It will never cease to amaze me how the world produces things far more odd than many of the bizarre sci-fi ideas I spend my time dreaming up. But unlike my personal ideas, the world's phenomena usually have straightforward explanations. As a space scientist, I'm used to seeing strange things in the sky and then working/waiting patiently until we have them figured out. In the mean time, speculation is fun, but can be damaging for those who don't possess the critical thinking skills to tell fact from fiction, or the skepticism to know a lie when they hear it.
Case in point, the latest wacko thing to be seen in the skies over Earth, over Norway, actually - a gorgeous blue and white expanding spiral. This was seen about three or four nights ago, and naturally caused quite a stir. It's one of those things I wish so very hard I could have seen in person. But since, for better or worse, we live in an age when almost nothing goes unrecorded, we have all been able to see the photos and movies of what transpired in the heavens that night.
When something strange like this happens, the response of the public follows a pattern. I'm surprised that people are not so well versed with this pattern that they do not immediately bypass the "aliens have landed" phase, but somehow that never happens. Although every time a weird thing is spotted, and people first think of doomsday or aliens, and then that is always debunked, people keep on doing it. I understand the desire to have something amazing happen. People love excitement. But then group hysteria sets and and they start believing their own stories. All sorts of stories were generated around this phenomenon - aliens landing, star gates opening up, the Hadron Collider cracking the space-time continuum, a black hole forming next to Earth, and on and on. Some fun ideas for science fiction, but all totally off base for science.

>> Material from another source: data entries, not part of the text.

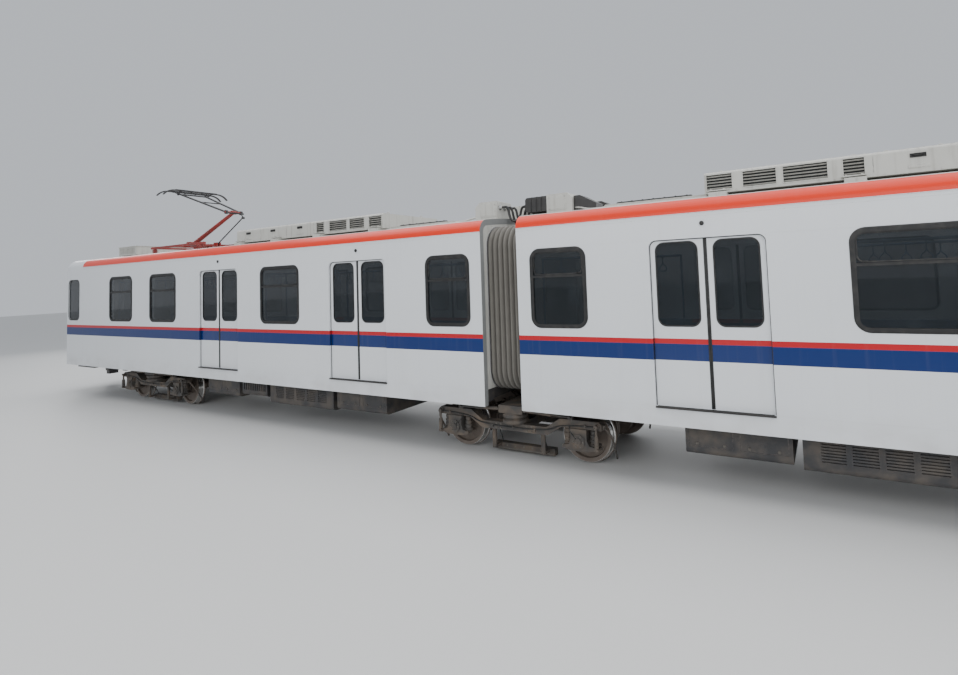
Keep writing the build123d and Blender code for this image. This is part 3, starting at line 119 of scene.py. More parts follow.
class Finish:
    def __init__(self, name):
        self.material = bpy.data.materials.new(name)
        self.material.use_nodes = True
        self.tree = self.material.node_tree
        self.tree.nodes.clear()
        self.place = self.node("TexCoord", output="Object")
        self.x = self.node("SeparateXYZ", inputs={0: self.place}, output=0)
        self.y = self.node("SeparateXYZ", inputs={0: self.place}, output=1)
        self.z = self.node("SeparateXYZ", inputs={0: self.place}, output=2)

    def node(self, kind, settings=None, inputs=None, output=0):
        made = self.tree.nodes.new("ShaderNode" + kind)
        for key, value in (settings or {}).items():
            if key == "stops":
                while len(made.color_ramp.elements) < len(value):
                    made.color_ramp.elements.new(0.5)
                for element, (position, colour) in zip(made.color_ramp.elements, value):
                    element.position, element.color = position, colour
            else:
                setattr(made, key, value)
        for key, value in (inputs or {}).items():
            if isinstance(value, Wire):
                self.tree.links.new(value.socket, made.inputs[key])
            else:
                made.inputs[key].default_value = value
        return Wire(self, made.outputs[output])

    def mix(self, mask, first, second):
        first, second = [v if isinstance(v, Wire) else (*v, 1) for v in (first, second)]
        return self.node("Mix", {"data_type": "RGBA"}, {0: mask, 6: first, 7: second}, 2)

    def rise(self, value, low, high):  # 0 below low, 1 above high
        limits = {"Value": value, "From Min": low, "From Max": high}
        return self.node("MapRange", {"interpolation_type": "SMOOTHSTEP"}, limits)

    def noise(self, scale, detail=3.0, stretch=(1, 1, 1)):
        vector = self.node("Mapping", inputs={"Vector": self.place, "Scale": stretch})
        return self.node("TexNoise", inputs={"Vector": vector, "Scale": scale, "Detail": detail})

    def cells(self, scale):
        return self.node("TexVoronoi", inputs={"Vector": self.place, "Scale": scale})

    def band(self, value, low, high, soft=0.0008):
        return self.rise(value, low - soft, low + soft) * (1 - self.rise(value, high - soft, high + soft))

    def edges(self, width):  # 1 where two faces meet at an edge, 0 on the flat
        rounded = self.node("Bevel", {"samples": 4}, {"Radius": width})
        true = self.node("NewGeometry", output="Normal")
        return self.rise(
            self.node("VectorMath", {"operation": "DOT_PRODUCT"}, {0: rounded, 1: true}, "Value"), 0.985, 0.90
        )

    def bump(self, height, strength, distance=0.002, normal=None):
        inputs = {"Height": height, "Strength": strength, "Distance": distance}
        if normal:
            inputs["Normal"] = normal
        return self.node("Bump", inputs=inputs)

    def surface(self, colour, roughness, normal=None, **constants):
        inputs = {"Base Color": colour if isinstance(colour, Wire) else (*colour, 1), "Roughness": roughness}
        if normal:
            inputs["Normal"] = normal
        for key, value in constants.items():
            inputs[key.replace("_", " ")] = value
        shader = self.node("BsdfPrincipled", inputs=inputs)
        output = self.tree.nodes.new("ShaderNodeOutputMaterial")
        self.tree.links.new(shader.socket, output.inputs["Surface"])
        return self.material


# Finishes

livery = {
    "white": (0.76, 0.78, 0.80),
    "shade": (0.70, 0.725, 0.75),
    "orange": (0.74, 0.030, 0.004),
    "red": (0.50, 0.010, 0.018),
    "blue": (0.002, 0.022, 0.135),
    "roofLight": (0.60, 0.60, 0.565),
    "roofDark": (0.47, 0.465, 0.43),
    "blueBand": (1.582, 1.780),
    "redBand": (1.780, 1.842),
    "orangeBand": (3.346, 3.522),
    "dust": (0.32, 0.29, 0.25),
    "primer": (0.23, 0.22, 0.21),
    "black": (0.012, 0.012, 0.013),
}


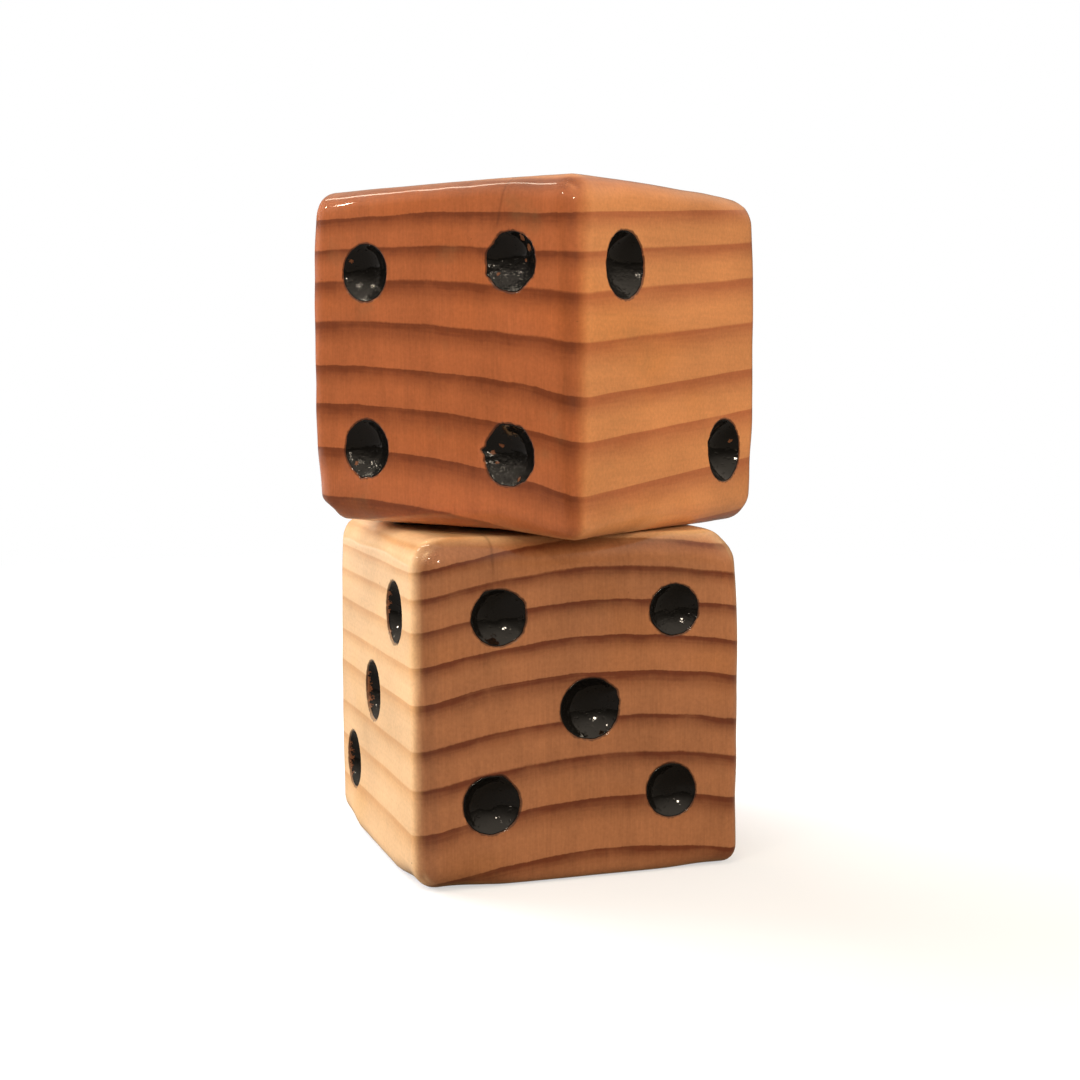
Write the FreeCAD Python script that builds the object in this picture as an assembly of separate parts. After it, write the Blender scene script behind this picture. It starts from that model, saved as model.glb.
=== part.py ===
import FreeCAD, Part

import math
import os

# A pair of giant yard dice, one resting on the other.  Each die is a cube sawn from a planed softwood
# post, with hand-sanded edges.  Its pips are shallow bowls cut with a round-nosed bit, and each bowl
# holds its own dried pool of black enamel.  Millimetres, +Z up, origin at the centre of the face that
# the lower die rests on.

SIDE = 88.9                 # a nominal 4 in post planed to 3 1/2 in, cut to the same length
BIT_RADIUS = 9.525          # 3/4 in round-nosed bit
ENAMEL_THICKNESS = 0.6      # measured square to the face; it thins towards the rim
ENAMEL_SETBACK = 0.2        # the enamel stops this far below the face

UPPER_TURN = 35.0           # degrees about +Z, from the lower die to the upper one
UPPER_SHIFT = (2.4, -0.6)   # centre of the upper die from the centre of the lower one

# Sanding radii: the edges round the bottom face, those round the top face, and the four upright edges in
# the order of their corners (x, y) in the die's own frame.
CORNERS = ((-1, -1), (1, -1), (1, 1), (-1, 1))
LOWER_SANDING = (3.0, 6.0, (5.5, 5.5, 7.0, 5.5))
UPPER_SANDING = (6.0, 5.0, (6.0, 5.5, 7.0, 5.0))

# Which way each numbered face looks.  Opposite faces add up to seven, and one, two and three run
# anticlockwise round the corner that they share.
LOWER_FACES = {
    "one": (0, 0, 1), "two": (0, 1, 0), "three": (-1, 0, 0),
    "four": (1, 0, 0), "five": (0, -1, 0), "six": (0, 0, -1),
}
UPPER_FACES = {
    "one": (0, 0, 1), "two": (0, -1, 0), "three": (1, 0, 0),
    "four": (-1, 0, 0), "five": (0, 1, 0), "six": (0, 0, -1),
}

# The pips as drilled by hand round a 24 mm layout: across and up from the middle of the face as it is
# seen from outside, then the bowl's diameter where it meets the face.
LOWER_PIPS = {
    "one": [(0.5, -0.5, 16.0)],
    "two": [(-24.0, 24.5, 15.5), (23.5, -24.0, 16.0)],
    "three": [(22.5, 24.0, 16.5), (-1.5, -0.5, 16.5), (-25.5, -24.5, 16.0)],
    "four": [(-24.5, 23.5, 15.0), (24.0, 24.0, 15.5), (-23.5, -24.5, 15.5), (24.0, -23.5, 16.0)],
    "five": [(-23.0, 24.5, 14.5), (24.5, 24.5, 13.5), (1.5, 0.0, 16.0), (-25.0, -23.0, 15.0), (24.0, -23.0, 14.0)],
    "six": [(-22.0, 24.0, 15.5), (-22.5, 0.5, 15.0), (-22.0, -24.0, 15.5),
            (22.0, 24.5, 15.0), (22.0, 0.0, 16.0), (22.5, -23.5, 15.5)],
}
UPPER_PIPS = {
    "one": [(-0.5, 0.5, 16.5)],
    "two": [(-24.5, 23.0, 17.0), (25.0, -24.5, 17.0)],
    "three": [(-24.0, 24.0, 16.0), (0.5, 0.5, 15.5), (24.0, -23.5, 16.0)],
    "four": [(-23.5, 22.5, 15.0), (24.0, 23.5, 15.0), (-23.5, -23.5, 15.0), (23.5, -24.0, 15.5)],
    "five": [(-24.0, 24.0, 15.5), (23.5, 24.5, 15.0), (-0.5, 0.0, 16.0), (-24.5, -24.0, 15.5), (24.0, -24.0, 15.0)],
    "six": [(-22.0, 23.5, 15.5), (-22.0, 0.0, 16.0), (-22.5, -24.0, 15.0),
            (22.5, 24.0, 15.5), (22.0, -0.5, 15.5), (22.0, -24.0, 16.0)],
}


def sanded_cube(sanding):
    """A cube about the origin with every edge rounded, its upright edges each to their own radius."""
    bottom, top, corner_radii = sanding
    half = SIDE / 2
    cube = Part.makeBox(SIDE, SIDE, SIDE, FreeCAD.Vector(-half, -half, -half))
    for (x, y), radius in zip(CORNERS, corner_radii):
        upright = [edge for edge in cube.Edges
                   if (edge.CenterOfMass - FreeCAD.Vector(x * half, y * half, 0)).Length < 0.01]
        cube = cube.makeFillet(radius, upright)
    for height, radius in ((-half, bottom), (half, top)):
        rim = [edge for edge in cube.Edges if abs(edge.CenterOfMass.z - height) < 0.01]
        cube = cube.makeFillet(radius, rim)
    return cube


def bowl_centre(normal, across, up, mouth):
    """Centre of the ball that cuts a bowl of this diameter, and how far it stands off the face."""
    out = FreeCAD.Vector(*normal)
    upward = FreeCAD.Vector(0, 1, 0) if normal[2] else FreeCAD.Vector(0, 0, 1)
    sideways = upward.cross(out)
    stand_off = math.sqrt(BIT_RADIUS ** 2 - (mouth / 2) ** 2)
    return sideways * across + upward * up + out * (SIDE / 2 + stand_off), out


def enamel_pool(centre, out):
    """The enamel that lines one bowl: the ball's cap inside the wood, less the same ball drawn outwards."""
    half = SIDE / 2 - ENAMEL_SETBACK
    inside = Part.makeBox(2 * half, 2 * half, 2 * half, FreeCAD.Vector(-half, -half, -half))
    ball = Part.makeSphere(BIT_RADIUS, centre)
    hollow = Part.makeSphere(BIT_RADIUS, centre + out * ENAMEL_THICKNESS)
    return ball.common(inside).cut(hollow)


def make_die(name, faces, pips, sanding, placement):
    """Export one die's block and its 21 pools of enamel, placed in the assembly."""
    block = sanded_cube(sanding)
    pools = {}
    for face, spots in pips.items():
        for number, (across, up, mouth) in enumerate(spots, 1):
            centre, out = bowl_centre(faces[face], across, up, mouth)
            block = block.cut(Part.makeSphere(BIT_RADIUS, centre))
            pools[f"{name}_pip_{face}_{number}"] = enamel_pool(centre, out)
    export(f"{name}_die_block", block, placement)
    for node, pool in pools.items():
        export(node, pool, placement)


def export(node, shape, placement):
    solid = shape.Solids[0].copy()
    solid.Placement = placement.multiply(solid.Placement)
    if len(shape.Solids) != 1 or not solid.isValid():
        raise ValueError(f"{node} is not one valid solid")
    solid.exportStep(f"parts/{node}.step")


os.makedirs("parts", exist_ok=True)
turn = FreeCAD.Rotation(FreeCAD.Vector(0, 0, 1), UPPER_TURN)
lower_place = FreeCAD.Placement(FreeCAD.Vector(0, 0, SIDE / 2), FreeCAD.Rotation())
upper_place = FreeCAD.Placement(FreeCAD.Vector(*UPPER_SHIFT, SIDE * 1.5), turn)
make_die("lower", LOWER_FACES, LOWER_PIPS, LOWER_SANDING, lower_place)
make_die("upper", UPPER_FACES, UPPER_PIPS, UPPER_SANDING, upper_place)
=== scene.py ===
import math
from collections import namedtuple

import bmesh
import bpy
from mathutils import Matrix, Vector, noise


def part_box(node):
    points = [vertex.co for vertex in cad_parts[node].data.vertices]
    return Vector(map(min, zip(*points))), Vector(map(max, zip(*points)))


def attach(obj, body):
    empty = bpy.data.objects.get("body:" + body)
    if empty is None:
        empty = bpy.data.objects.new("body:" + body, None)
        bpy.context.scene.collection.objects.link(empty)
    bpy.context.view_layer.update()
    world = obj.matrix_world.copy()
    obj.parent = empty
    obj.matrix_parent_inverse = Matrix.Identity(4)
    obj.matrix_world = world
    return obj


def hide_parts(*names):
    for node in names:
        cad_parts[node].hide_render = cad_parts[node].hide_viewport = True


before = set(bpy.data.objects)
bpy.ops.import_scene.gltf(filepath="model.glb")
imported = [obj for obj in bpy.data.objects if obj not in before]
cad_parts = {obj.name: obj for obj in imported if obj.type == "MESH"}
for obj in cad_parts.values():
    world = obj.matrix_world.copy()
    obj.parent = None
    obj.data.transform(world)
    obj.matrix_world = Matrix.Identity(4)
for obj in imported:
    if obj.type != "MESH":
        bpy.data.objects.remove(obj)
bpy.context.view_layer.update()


# ==== The lower die's block ====
# A cube sawn from a planed softwood post, 88.9 mm a side.  Its edges are rounded by hand with
# sandpaper, some corners more than others, and a round-nosed bit has cut 21 bowls into its faces.
# Each die is worked in millimetres about its own middle, then put where the frame has it.

MM = 0.001
HALF = (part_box("lower_die_block")[1].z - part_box("lower_die_block")[0].z) / MM / 2
CELL = 24.0             # the pips are laid out on this pitch, so each one has a square cell of it
CELL_STEPS = 16
BORDER_STEPS = 7        # from the outermost cells to the edge of the die
BIT_RADIUS = 9.525
ENAMEL_SETBACK = 0.2    # the frame's enamel stops this far below the face
HAND_WANDER = 0.2       # how far hand-sanding hollows a face
EDGE_BLEND = (HALF - 26, HALF - 8)      # one edge's radius turns into the next one's between these
CORNER_REACH = 16       # how far the wear of one corner reaches along its edges

# Sanding radii: the edges round the bottom and the top face, the upright edges by the signs of x and y,
# and how much more some corners are worn.  The lift is how far the -X edge of the bottom face is planed up.
Sanding = namedtuple("Sanding", "bottom top uprights worn lift")
LOWER_SANDING = Sanding(
    bottom=3.0, top=6.5, lift=0.0,
    uprights={(-1, -1): 6.5, (1, -1): 5.0, (1, 1): 7.0, (-1, 1): 5.0},
    worn={(1, -1, 1): 4.5, (1, 1, 1): 4.5, (-1, -1, 1): 1.5, (-1, 1, 1): 2.0,
          (-1, -1, -1): 0.3, (-1, 1, -1): 2.0, (1, -1, -1): -0.5})

Bowl = namedtuple("Bowl", "name place cell radius depth")


def smooth(low, high, value):
    t = max(0.0, min(1.0, (value - low) / (high - low)))
    return t * t * (3 - 2 * t)


def die_place(block, turn):
    """From millimetres about a die's middle to metres in the assembly."""
    low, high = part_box(block)
    return Matrix.Translation((low + high) / 2) @ Matrix.Rotation(turn, 4, "Z") @ Matrix.Scale(MM, 4)


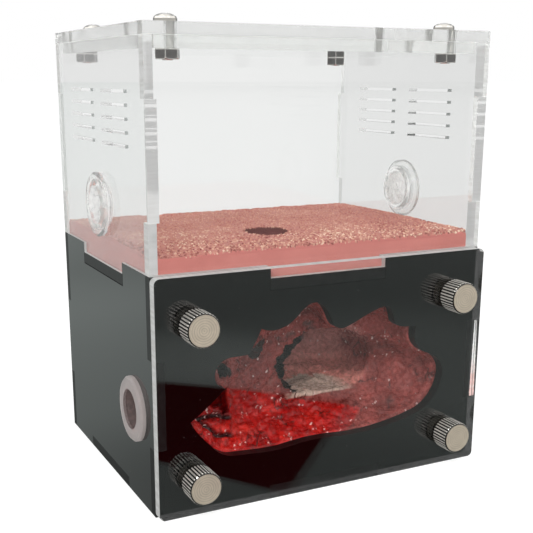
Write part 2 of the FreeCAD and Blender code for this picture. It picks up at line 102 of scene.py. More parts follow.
class Shader:
    """A material under construction, with short names for the nodes that it uses."""

    def __init__(self, name, tree=None):
        if tree is None:
            self.material = bpy.data.materials.new(name)
            self.material.use_nodes = True
            tree = self.material.node_tree
        self.tree = tree
        self.tree.nodes.clear()

    def add(self, kind, inputs=None, **settings):
        made = self.tree.nodes.new("ShaderNode" + kind)
        for name, value in settings.items():
            setattr(made, name, value)
        for name, value in (inputs or {}).items():
            self.feed(made.inputs[name], value)
        return made

    def feed(self, socket, value):
        if isinstance(value, bpy.types.NodeSocket):
            self.tree.links.new(value, socket)
        elif socket.type == "RGBA" and len(value) == 3:
            socket.default_value = (*value, 1.0)
        else:
            socket.default_value = value

    def math(self, operation, *values):
        return self.add("Math", dict(enumerate(values)), operation=operation).outputs[0]

    def scaled(self, value, factor, offset):
        return self.math("MULTIPLY_ADD", value, factor, offset)

    def vectors(self, operation, *values, output="Vector"):
        return self.add("VectorMath", dict(enumerate(values)), operation=operation).outputs[output]

    def coords(self, kind):
        return self.add("TexCoord").outputs[kind]

    def place(self):
        """Where a point of the surface is, in the part's frame."""
        return self.coords("Object")

    def axes(self, vector):
        return self.add("SeparateXYZ", {0: vector}).outputs

    def noise(self, size, detail=3.0, rough=0.55, vector=None):
        """Cloudy noise whose lumps are about size metres across."""
        inputs = {"Vector": vector or self.place(), "Scale": 1.0 / size, "Detail": detail,
                  "Roughness": rough}
        return self.add("TexNoise", inputs).outputs["Fac"]

    def cells(self, size, feature="F1", vector=None):
        inputs = {"Vector": vector or self.place(), "Scale": 1.0 / size}
        return self.add("TexVoronoi", inputs, feature=feature).outputs["Distance"]

    def ramp(self, fac, *stops):
        """Colour ramp over (position, colour) stops."""
        made = self.add("ValToRGB", {"Fac": fac})
        elements = made.color_ramp.elements
        while len(elements) < len(stops):
            elements.new(0.5)
        for element, (position, colour) in zip(elements, stops):
            element.position = position
            element.color = (*colour, 1.0)
        return made.outputs["Color"]

    def span(self, value, low, high, to_low=0.0, to_high=1.0):
        """Smooth change from to_low, where value is at low, to to_high, where it is at high."""
        inputs = {"Value": value, "From Min": low, "From Max": high, "To Min": to_low, "To Max": to_high}
        return self.add("MapRange", inputs, interpolation_type="SMOOTHSTEP").outputs["Result"]

    def over(self, value, edge, blur):
        """1 where value is over the edge."""
        return self.span(value, edge - blur, edge + blur)

    def under(self, value, edge, blur):
        """1 where value is under the edge."""
        return self.span(value, edge + blur, edge - blur)

    def both(self, *shares):
        """Product of shares."""
        product = shares[0]
        for share in shares[1:]:
            product = self.math("MULTIPLY", product, share)
        return product

    def mix_colour(self, fac, a, b, blend="MIX"):
        made = self.add("Mix", data_type="RGBA", blend_type=blend)
        for name, value in (("Factor_Float", fac), ("A_Color", a), ("B_Color", b)):
            self.feed(next(s for s in made.inputs if s.identifier == name), value)
        return next(s for s in made.outputs if s.identifier == "Result_Color")

    def mix_value(self, fac, a, b):
        return self.add("Mix", {"Factor": fac, "A": a, "B": b}).outputs["Result"]

    def mix(self, fac, a, b):
        return self.add("MixShader", {0: fac, 1: a, 2: b}).outputs[0]

    def bump(self, height, depth, strength=1.0, normal=None):
        inputs = {"Height": height, "Distance": depth, "Strength": strength}
        if normal is not None:
            inputs["Normal"] = normal
        return self.add("Bump", inputs).outputs["Normal"]

    def principled(self, **inputs):
        named = {name.replace("_", " "): value for name, value in inputs.items()}
        return self.add("BsdfPrincipled", named).outputs["BSDF"]

    def diffuse(self, colour):
        return self.add("BsdfDiffuse", {"Color": colour}).outputs[0]

    def scatter(self, colour, surface=None):
        """Milky stuff: half of it lets light through, and half is matt or has the given surface."""
        through = self.add("BsdfTranslucent", {"Color": colour}).outputs[0]
        return self.mix(0.5, through, surface or self.diffuse(colour))

    def shine(self, colour, strength):
        return self.add("Emission", {"Color": colour, "Strength": strength}).outputs[0]

    def turned_from(self, axis, limit=0.6):
        """1 on faces that look away from an axis, such as the edges of a sheet."""
        along = self.axes(self.coords("Normal"))[axis]
        return self.math("LESS_THAN", self.math("ABSOLUTE", along), limit)

    def radius(self, axis):
        """Distance from the piece's own middle line along an axis, as a share of its width."""
        spread = self.axes(self.vectors("SUBTRACT", self.coords("Generated"), (0.5, 0.5, 0.5)))
        first, second = (self.math("POWER", spread[i], 2.0) for i in (X, Y, Z) if i != axis)
        return self.math("SQRT", self.math("ADD", first, second))

    def light_path(self, name):
        return self.add("LightPath").outputs[name]

    def path(self, mirrors, faces):
        """1 for light that has met so many mirrors and so many faces of clear stuff."""
        return self.both(self.math("COMPARE", self.light_path("Glossy Depth"), mirrors, 0.5),
                         self.math("COMPARE", self.light_path("Transmission Depth"), faces, 0.5))

    def in_a_mirror(self):
        """1 for what a mirror shows, with no clear stuff on the way."""
        return self.both(self.math("GREATER_THAN", self.light_path("Glossy Depth"), 0.5),
                         self.math("LESS_THAN", self.light_path("Transmission Depth"), 0.5))

    def through_sheet(self):
        """1 for what is seen through a clear sheet, or mirrored in one after passing another."""
        glossy = self.both(self.light_path("Is Glossy Ray"),
                           self.math("GREATER_THAN", self.light_path("Transmission Depth"), 0.5))
        return self.math("MAXIMUM", self.light_path("Is Transmission Ray"), glossy)

    def out(self, surface):
        self.add("OutputMaterial", {"Surface": surface})
        return self.material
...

I make up science fiction stories. I also write science. There is a difference. Although they can play off of one another - science can be fed by open-minded creativity, and good stories often have a strong factual basis - they are not the same thing. As a scientist, when I see something odd in the sky, my first thought is to observe it as carefully as possible, then consider what possible phenomena that I am familiar with that might have caused it. Then I go to bed and wait for my colleagues who were at the telescope that night, or getting updates of satellite launches or whatever, to get their ideas on one page, along with the observations of whoever saw the strange thing. In two days to two weeks, a coherent story emerges, and then we can move forward. Getting too wound up before that happens only spreads rumors and biases you against the results.
What really happened was rather mundane in some aspects. A Russian missile test failed. This is sort of where the lie part comes in, since of course the failure of this test is being denied. Who wants to admit they had yet another missile fail on launch? People are somewhat naive to think that since it was denied, well, that wasn't how it happened then. Again, given the day and age, it is amazing anyone bothers to lie about such things. We knew perfectly well a Russian sub was scheduled to test a missile, and exactly where it would be. And then we see a suspicious spiral in the sky. This is not the first time, really, although it is the most spectacular. The photo of a trident missile having a bit of a malfunction shows that pretty clearly.
My point? Two things, I suppose. The first is that I do want people to have good critical thinking skills. I hope they can see something like this and realize that the universe is quite amazing enough without star gates opening up on top of us. People are too open to scams and cons if they do not develop the ability to see something odd and not jump to conclusions. The second point is that I do enjoy the wonderful pump to the imagination that comes from seeing something unexpected. It does kinda look like a star gate. That is very cool. And I certainly want people to enjoy their sci-fi. I do.
I just don't want them to pay a price for not knowing where the science ends and the fiction begins.